OBJECTIVE
Return the full material exactly.
[START]
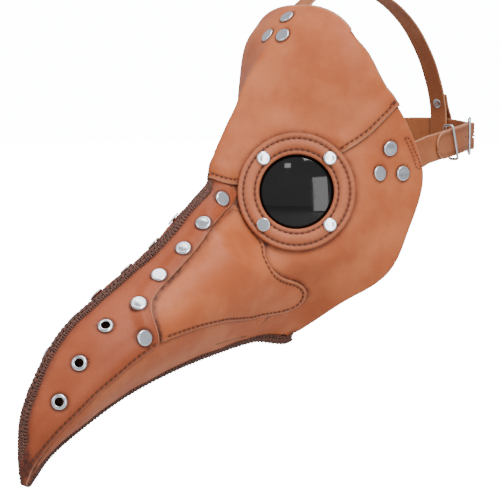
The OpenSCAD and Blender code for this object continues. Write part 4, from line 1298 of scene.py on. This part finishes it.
# ---- Buckle and keeper -----------------------------------------------------
def rounded_loop(half_a, half_b, corner, per=7):
    """Points round a rectangle with round corners, in its own plane."""
    points = []
    for k, (sa, sb) in enumerate(((1, 1), (-1, 1), (-1, -1), (1, -1))):
        for t in np.linspace(0, math.pi / 2, per):
            a = t + k * math.pi / 2
            points.append([sa * (half_a - corner) + corner * math.cos(a), sb * (half_b - corner) + corner * math.sin(a)])
    points.append(points[0])
    points = np.array(points)
    step = np.concatenate([[0], np.cumsum(np.linalg.norm(np.diff(points, axis=0), axis=1))])
    even = np.linspace(0, step[-1], 97)[:-1]
    keep = np.concatenate([np.interp(even, step, points[:, c])[:, None] for c in (0, 1)], 1)
    return keep


def on_buckle(shape):
    return shape.moved(BUCKLE_AT, ALONG_X, UP, OUTWARD)


def make_buckle():
    loop = rounded_loop(BAR_PITCH, 15.5, 3.2)
    outer = tube(np.column_stack([loop, np.full(len(loop), 0.65)]), 1.42, 14, closed=True, up=[0, 0, 1])
    bar_y = np.linspace(-15.2, 15.2, 12)
    bar = tube(np.column_stack([0 * bar_y, bar_y, 0 * bar_y]), 1.3, 16, up=[0, 0, 1])
    piece("buckle_frame_bars", on_buckle(joined([outer, bar])), [nickel], ["buckle_frame"])
    knots = np.array([[0.4, 1.5], [1.4, 2.2], [3.2, 4.3], [5.4, 5.1], [9, 4.5], [12, 3.55], [14.6, 3.05]])
    prong = through(knots, np.linspace(0, len(knots) - 1, 40))
    radius = np.interp(np.arange(40), [0, 34, 39], [0.8, 0.8, 0.45])
    prong = tube(np.column_stack([prong[:, 0], 0 * prong[:, 0], prong[:, 1]]), radius, 12, up=[0, 1, 0])
    a = 2 * math.pi * np.arange(36) / 36
    curl = np.column_stack([1.81 * np.cos(a), 0 * a, 1.81 * np.sin(a)])
    curl = tube(curl, 0.44, 12, closed=True, squash=3.2, up=[0, 1, 0])
    piece("buckle_tongue_prong", on_buckle(joined([prong, curl])), [nickel], ["buckle_tongue"], "tongue")


def make_keeper():
    ahead = unit(SIDE_RUN[4] - SIDE_RUN[2])
    turn = math.atan2(ahead[1], ahead[0])
    tilt = math.asin(ahead[2]) + math.radians(12)
    flat = np.array([math.cos(turn), math.sin(turn), 0])
    out = np.cross(flat, UP)
    up = -math.sin(tilt) * flat + math.cos(tilt) * UP
    along = math.cos(tilt) * flat + math.sin(tilt) * UP
    loop = rounded_loop(29 / 2 + 1.15, 6.1 / 2 + 1.15, 1.9)
    wire = tube(np.column_stack([0 * loop[:, 0], loop[:, 0], loop[:, 1] + TAIL_LIFT / 2]), 1.15, 12,
                closed=True, up=[1, 0, 0])
    piece("strap_keeper_wire", wire.moved(SIDE_RUN[3], along, up, out), [nickel], ["strap_keeper"],
          "keeper")


# ---- Floor, light and camera -----------------------------------------------
LOOK_AT = Vector((-0.0569, -0.0776, -0.0516))
VIEW_TURN, VIEW_LIFT, VIEW_FAR = math.radians(50), math.radians(7), 1.45


def make_floor():
    sides, radius = 96, 6.0
    points = [[radius * math.cos(2 * math.pi * k / sides), radius * math.sin(2 * math.pi * k / sides), -0.28]
              for k in range(sides)]
    mesh = bpy.data.meshes.new("studio_floor")
    mesh.from_pydata(points, [], [tuple(range(sides))])
    floor = bpy.data.objects.new("studio_floor", mesh)
    bpy.context.scene.collection.objects.link(floor)
    material, tree, shader = new_material("pale_floor")
    shader.inputs["Base Color"].default_value = (0.55, 0.55, 0.55, 1)
    shader.inputs["Roughness"].default_value = 0.9
    shader.inputs["Emission Color"].default_value = (1, 1, 1, 1)
    seen = add(tree, "LightPath").outputs["Is Camera Ray"]
    tree.links.new(math_node(tree, "MULTIPLY", seen, 16), shader.inputs["Emission Strength"])
    mesh.materials.append(material)


def softbox(name, where, size, power, colour=(1, 1, 1)):
    light = bpy.data.lights.new(name, "AREA")
    light.shape, light.size, light.size_y = "RECTANGLE", size[0], size[1]
    light.energy, light.color = power, colour
    lamp = bpy.data.objects.new(name, light)
    lamp.location = where
    lamp.rotation_euler = (LOOK_AT - Vector(where)).to_track_quat("-Z", "Y").to_euler()
    bpy.context.scene.collection.objects.link(lamp)


def seen_from(right, up, far):
    """A place this many degrees to the right of the camera and above it, as the mask sees it."""
    a, b = VIEW_TURN + math.radians(right), VIEW_LIFT + math.radians(up)
    return LOOK_AT + far * Vector((math.sin(a) * math.cos(b), -math.cos(a) * math.cos(b), math.sin(b)))


def make_studio():
    world = bpy.data.worlds.new("studio")
    bpy.context.scene.world = world
    world.use_nodes = True
    background = world.node_tree.nodes["Background"]
    background.inputs["Color"].default_value = (0.92, 0.95, 1.0, 1)
    seen = add(world.node_tree, "LightPath").outputs["Is Camera Ray"]
    strength = ramp(world.node_tree, seen, 0, 1, 0.75, 16)
    world.node_tree.links.new(strength, background.inputs["Strength"])
    softbox("key_softbox", (1.35, -0.5, 1.5), (0.8, 0.8), 27, (1, 0.98, 0.96))
    softbox("fill_softbox", (-0.35, -1.9, 0.9), (1.0, 1.4), 9, (0.97, 0.98, 1))
    softbox("top_softbox", (0.2, 0.0, 1.7), (1.2, 1.2), 16)
    softbox("side_card", seen_from(22.5, 1, 1.9), (0.4, 0.9), 6)
    softbox("high_card", seen_from(-5, 24.5, 1.9), (0.16, 0.12), 0.5)
    make_floor()


def make_camera():
    back = Vector((math.sin(VIEW_TURN) * math.cos(VIEW_LIFT),
                   -math.cos(VIEW_TURN) * math.cos(VIEW_LIFT), math.sin(VIEW_LIFT)))
    camera = bpy.data.cameras.new("camera")
    camera.lens, camera.sensor_width = 116.0, 36.0
    eye = bpy.data.objects.new("camera", camera)
    eye.location = LOOK_AT + VIEW_FAR * back
    eye.rotation_euler = (math.pi / 2 - VIEW_LIFT, 0, VIEW_TURN)
    bpy.context.scene.collection.objects.link(eye)
    bpy.context.scene.camera = eye


for side in ("left", "right"):
    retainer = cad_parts[f"{side}_lens_retainer"]
    retainer.data.materials.clear()
    retainer.data.materials.append(lining)

make_studio()
make_camera()
make_forehead()
make_cheeks()
make_sides()
make_strips()
make_seams()
make_lacing()
make_rings()
make_lenses()
make_fasteners()
make_side_straps()
make_crown_strap()
make_buckle()
make_keeper()
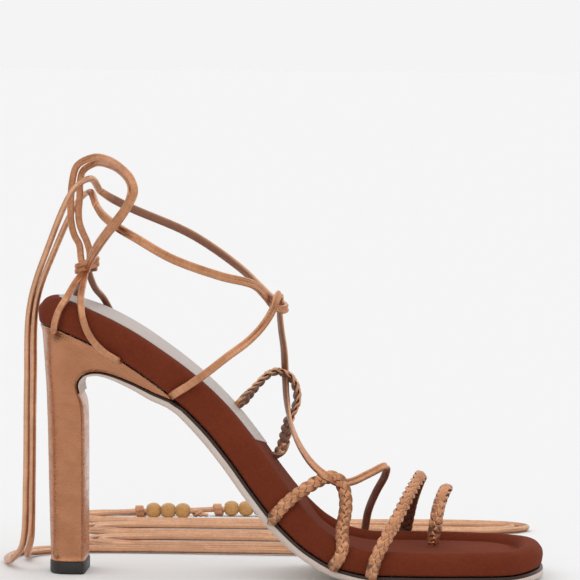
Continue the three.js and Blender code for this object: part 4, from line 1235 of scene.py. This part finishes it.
[END]
OUTPUT FOR THIS EXERCISE
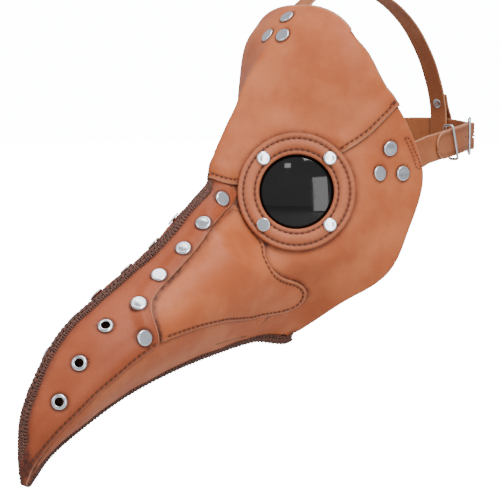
The OpenSCAD and Blender code for this object continues. Write part 4, from line 1298 of scene.py on. This part finishes it.
# ---- Buckle and keeper -----------------------------------------------------
def rounded_loop(half_a, half_b, corner, per=7):
    """Points round a rectangle with round corners, in its own plane."""
    points = []
    for k, (sa, sb) in enumerate(((1, 1), (-1, 1), (-1, -1), (1, -1))):
        for t in np.linspace(0, math.pi / 2, per):
            a = t + k * math.pi / 2
            points.append([sa * (half_a - corner) + corner * math.cos(a), sb * (half_b - corner) + corner * math.sin(a)])
    points.append(points[0])
    points = np.array(points)
    step = np.concatenate([[0], np.cumsum(np.linalg.norm(np.diff(points, axis=0), axis=1))])
    even = np.linspace(0, step[-1], 97)[:-1]
    keep = np.concatenate([np.interp(even, step, points[:, c])[:, None] for c in (0, 1)], 1)
    return keep


def on_buckle(shape):
    return shape.moved(BUCKLE_AT, ALONG_X, UP, OUTWARD)


def make_buckle():
    loop = rounded_loop(BAR_PITCH, 15.5, 3.2)
    outer = tube(np.column_stack([loop, np.full(len(loop), 0.65)]), 1.42, 14, closed=True, up=[0, 0, 1])
    bar_y = np.linspace(-15.2, 15.2, 12)
    bar = tube(np.column_stack([0 * bar_y, bar_y, 0 * bar_y]), 1.3, 16, up=[0, 0, 1])
    piece("buckle_frame_bars", on_buckle(joined([outer, bar])), [nickel], ["buckle_frame"])
    knots = np.array([[0.4, 1.5], [1.4, 2.2], [3.2, 4.3], [5.4, 5.1], [9, 4.5], [12, 3.55], [14.6, 3.05]])
    prong = through(knots, np.linspace(0, len(knots) - 1, 40))
    radius = np.interp(np.arange(40), [0, 34, 39], [0.8, 0.8, 0.45])
    prong = tube(np.column_stack([prong[:, 0], 0 * prong[:, 0], prong[:, 1]]), radius, 12, up=[0, 1, 0])
    a = 2 * math.pi * np.arange(36) / 36
    curl = np.column_stack([1.81 * np.cos(a), 0 * a, 1.81 * np.sin(a)])
    curl = tube(curl, 0.44, 12, closed=True, squash=3.2, up=[0, 1, 0])
    piece("buckle_tongue_prong", on_buckle(joined([prong, curl])), [nickel], ["buckle_tongue"], "tongue")


def make_keeper():
    ahead = unit(SIDE_RUN[4] - SIDE_RUN[2])
    turn = math.atan2(ahead[1], ahead[0])
    tilt = math.asin(ahead[2]) + math.radians(12)
    flat = np.array([math.cos(turn), math.sin(turn), 0])
    out = np.cross(flat, UP)
    up = -math.sin(tilt) * flat + math.cos(tilt) * UP
    along = math.cos(tilt) * flat + math.sin(tilt) * UP
    loop = rounded_loop(29 / 2 + 1.15, 6.1 / 2 + 1.15, 1.9)
    wire = tube(np.column_stack([0 * loop[:, 0], loop[:, 0], loop[:, 1] + TAIL_LIFT / 2]), 1.15, 12,
                closed=True, up=[1, 0, 0])
    piece("strap_keeper_wire", wire.moved(SIDE_RUN[3], along, up, out), [nickel], ["strap_keeper"],
          "keeper")


# ---- Floor, light and camera -----------------------------------------------
LOOK_AT = Vector((-0.0569, -0.0776, -0.0516))
VIEW_TURN, VIEW_LIFT, VIEW_FAR = math.radians(50), math.radians(7), 1.45


def make_floor():
    sides, radius = 96, 6.0
    points = [[radius * math.cos(2 * math.pi * k / sides), radius * math.sin(2 * math.pi * k / sides), -0.28]
              for k in range(sides)]
    mesh = bpy.data.meshes.new("studio_floor")
    mesh.from_pydata(points, [], [tuple(range(sides))])
    floor = bpy.data.objects.new("studio_floor", mesh)
    bpy.context.scene.collection.objects.link(floor)
    material, tree, shader = new_material("pale_floor")
    shader.inputs["Base Color"].default_value = (0.55, 0.55, 0.55, 1)
    shader.inputs["Roughness"].default_value = 0.9
    shader.inputs["Emission Color"].default_value = (1, 1, 1, 1)
    seen = add(tree, "LightPath").outputs["Is Camera Ray"]
    tree.links.new(math_node(tree, "MULTIPLY", seen, 16), shader.inputs["Emission Strength"])
    mesh.materials.append(material)


def softbox(name, where, size, power, colour=(1, 1, 1)):
    light = bpy.data.lights.new(name, "AREA")
    light.shape, light.size, light.size_y = "RECTANGLE", size[0], size[1]
    light.energy, light.color = power, colour
    lamp = bpy.data.objects.new(name, light)
    lamp.location = where
    lamp.rotation_euler = (LOOK_AT - Vector(where)).to_track_quat("-Z", "Y").to_euler()
    bpy.context.scene.collection.objects.link(lamp)


def seen_from(right, up, far):
    """A place this many degrees to the right of the camera and above it, as the mask sees it."""
    a, b = VIEW_TURN + math.radians(right), VIEW_LIFT + math.radians(up)
    return LOOK_AT + far * Vector((math.sin(a) * math.cos(b), -math.cos(a) * math.cos(b), math.sin(b)))


def make_studio():
    world = bpy.data.worlds.new("studio")
    bpy.context.scene.world = world
    world.use_nodes = True
    background = world.node_tree.nodes["Background"]
    background.inputs["Color"].default_value = (0.92, 0.95, 1.0, 1)
    seen = add(world.node_tree, "LightPath").outputs["Is Camera Ray"]
    strength = ramp(world.node_tree, seen, 0, 1, 0.75, 16)
    world.node_tree.links.new(strength, background.inputs["Strength"])
    softbox("key_softbox", (1.35, -0.5, 1.5), (0.8, 0.8), 27, (1, 0.98, 0.96))
    softbox("fill_softbox", (-0.35, -1.9, 0.9), (1.0, 1.4), 9, (0.97, 0.98, 1))
    softbox("top_softbox", (0.2, 0.0, 1.7), (1.2, 1.2), 16)
    softbox("side_card", seen_from(22.5, 1, 1.9), (0.4, 0.9), 6)
    softbox("high_card", seen_from(-5, 24.5, 1.9), (0.16, 0.12), 0.5)
    make_floor()


def make_camera():
    back = Vector((math.sin(VIEW_TURN) * math.cos(VIEW_LIFT),
                   -math.cos(VIEW_TURN) * math.cos(VIEW_LIFT), math.sin(VIEW_LIFT)))
    camera = bpy.data.cameras.new("camera")
    camera.lens, camera.sensor_width = 116.0, 36.0
    eye = bpy.data.objects.new("camera", camera)
    eye.location = LOOK_AT + VIEW_FAR * back
    eye.rotation_euler = (math.pi / 2 - VIEW_LIFT, 0, VIEW_TURN)
    bpy.context.scene.collection.objects.link(eye)
    bpy.context.scene.camera = eye


for side in ("left", "right"):
    retainer = cad_parts[f"{side}_lens_retainer"]
    retainer.data.materials.clear()
    retainer.data.materials.append(lining)

make_studio()
make_camera()
make_forehead()
make_cheeks()
make_sides()
make_strips()
make_seams()
make_lacing()
make_rings()
make_lenses()
make_fasteners()
make_side_straps()
make_crown_strap()
make_buckle()
make_keeper()
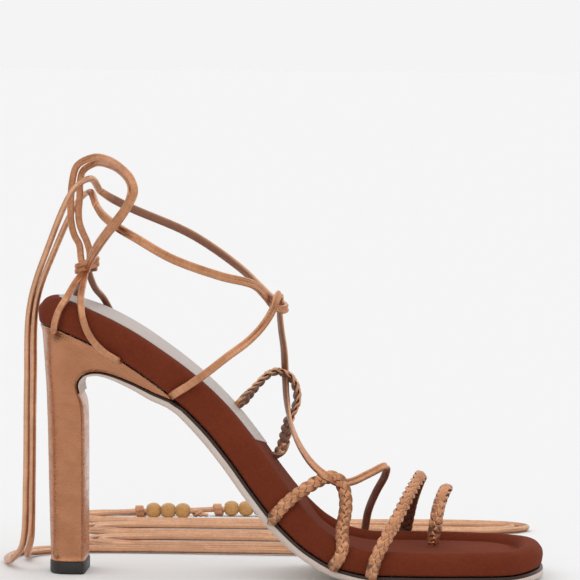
Continue the three.js and Blender code for this object: part 4, from line 1235 of scene.py. This part finishes it.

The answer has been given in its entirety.